Strings Interview Questions For Testers

What is the difference between String and String Buffer in java?
Ans:  The main difference between String and StringBuffer in Java is that the String is immutable while StringBuffer is mutable. This means you can modify a StringBuffer object once you created it without creating any new object.

What is the difference between StringBuilder and StringBuffer in java?
Ans:  Both StringBuffer and StringBuilder in Java have the same methods with one difference, and that is of synchronization. StringBuffer is synchronized, which means it is thread-safe, and hence you can use it when you implement threads for your methods, whereas, StringBuilder is not synchronized, and it is not threaded safe. So, if you aren’t going to use threading then use the StringBuilder class as it will be more efficient than StringBuffer due to the absence of synchronization.

How many ways are there to create a String?
Ans:  In Java, you can create a string from a byte array, char array, another string, from StringBuffer or from StringBuilder. Java String class provides a constructor for all of these.

Why String is immutable in java? Mention at least two reasons?
Ans:  String has been widely used as a parameter for many java classes, e.g. for opening network connection you can pass hostname and port number as a string:

  • You can pass the database URL as a string for the opening database connection.
  • You can open any file by passing the name of the file as an argument to File I/O classes.

Since the string is immutable, it can be safely shared between many threads. This is very important for multi-threaded programming. String immutability also helps in avoiding any synchronization issues in java.

State the difference between the new operator and without a new operator in a string?
Ans: 
String string=” Software Testingo”
Whenever we create an object of String object with a double quote it allocates the memory in string literal pool in the indexing manner.
String string=new String(“Software Testingo”);
Whenever we create the String object with the new operator it allocates memory for String object in heap area in the indexing manner.

What is String Constant Pool Area or String Literal Pool?
Ans:  It is a separate block of memory where the string objects are held by JVM. If a string object is created directly, using the assignment operator, then it is stored in string constant pool area.

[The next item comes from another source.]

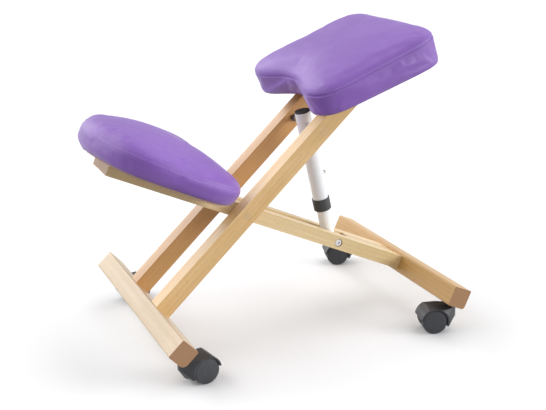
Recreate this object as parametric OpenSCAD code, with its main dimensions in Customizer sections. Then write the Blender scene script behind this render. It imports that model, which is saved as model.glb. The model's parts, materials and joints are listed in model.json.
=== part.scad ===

For example:

package com.softwaretestingo.java.basics;
public class Test
{ 
	public static void main(String[] args)
	{
		String str1 = "Hello"; 
		String str2 = "Hello"; 
		System.out.print(str1 == str2);
	}
}

The result is: true

Predict the output of the following code snippet? Explain why?
Ans:

package com.softwaretestingo.java.basics;
public class Test 
{
	public static void main(String[] args) 
	{
		String s1="Software Testingo";
		String s2=new String("Software Testingo"); 
		if(s1 == s2)
		{ 
			System.out.println("Strings s1 and s2 both are same"); 
		}
		else
		{
			System.out.println("Strings s1 and s2 both are not same"); 
		}
	}
}

Output:

Strings s1 and s2 both are not the same

Reason: The “==” operator always checks the address of the objects. As s1 and s2 have different addresses, it only executes else block.

What is the difference between equals() and “==” in java?
Ans:  equals() “==” operator It is a method, can only be applied on any Java object by passing another Java object. It is a comparison operator and it is applicable for both primitive and object type also. Always it compares content to present the objects When we apply on primitive types it compares values of primitive type. and when we apply on object type it compares the address of the objects.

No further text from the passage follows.